In shorter form, his argument breaks down as follows:

1. Conservatives sharing a certain political position on the war include persons X and Y.
2. Persons X and Y are thus included in a group, which goes by the label A.
3. Person Z is also a member of group A and person Z is a racist anti-semite as proven by an array of quotes.
4. As shown by person Z, group A's characteristics include racist anti-semitism.
5. (Implicit) And since persons X and Y are part of group A, they too must be racist anti-semites.

The obvious flaws in Frum's argument appear at every stage, but first and foremost, the list of names to which Frum applies the "paleo" label is inaccurate. It contains some people who call themselves "paleos," some who simply call themselves "conservatives," and some who would never dream of calling themselves conservative at all as they are "libertarians." Thus, to associate them all together under the blanket label of "paleos" is an act of dishonesty.

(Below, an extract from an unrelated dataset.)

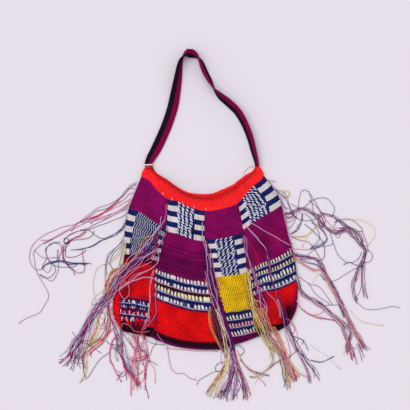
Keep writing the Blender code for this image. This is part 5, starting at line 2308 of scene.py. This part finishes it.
@dataclass
class Strap:
    """The flat plaited strap, black on one side of its middle and magenta on the other."""

    shop: Workshop
    rows: int = 176
    columns: int = 6

    def section(self, place: np.ndarray) -> tuple[np.ndarray, np.ndarray, np.ndarray]:
        """Read the strap at places along it.

        Args:
            place: Places counted in the strap's stations.

        Returns:
            The middles, the steps across the whole width, and the directions along.
        """
        last = len(STRAP) - 1
        place = np.clip(place, 0.0, last)
        row = spline(STRAP, place)
        lean = np.radians(row[:, 2])
        ahead = spline(STRAP, np.minimum(place + 0.05, last))[:, :2]
        behind = spline(STRAP, np.maximum(place - 0.05, 0.0))[:, :2]
        along = unit_rows(np.column_stack((ahead - behind, np.zeros(len(place)))))
        outward = np.column_stack((-along[:, 1], along[:, 0], np.zeros(len(place))))
        across = outward * np.cos(lean)[:, None]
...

Only by categorizing all of those names as "paleos" can Frum paint them together with a single brush of anti-semitism based on the statements of another "paleo." Therefore it is necessary that he fabricate an association upon which to declare guilt.

The essay by Frum was set up in the first two paragraphs and has more to do with those opening words, then anything else.

I'd say it is set up in the first four paragraphs, because it is paragraph four where he makes the first association of names.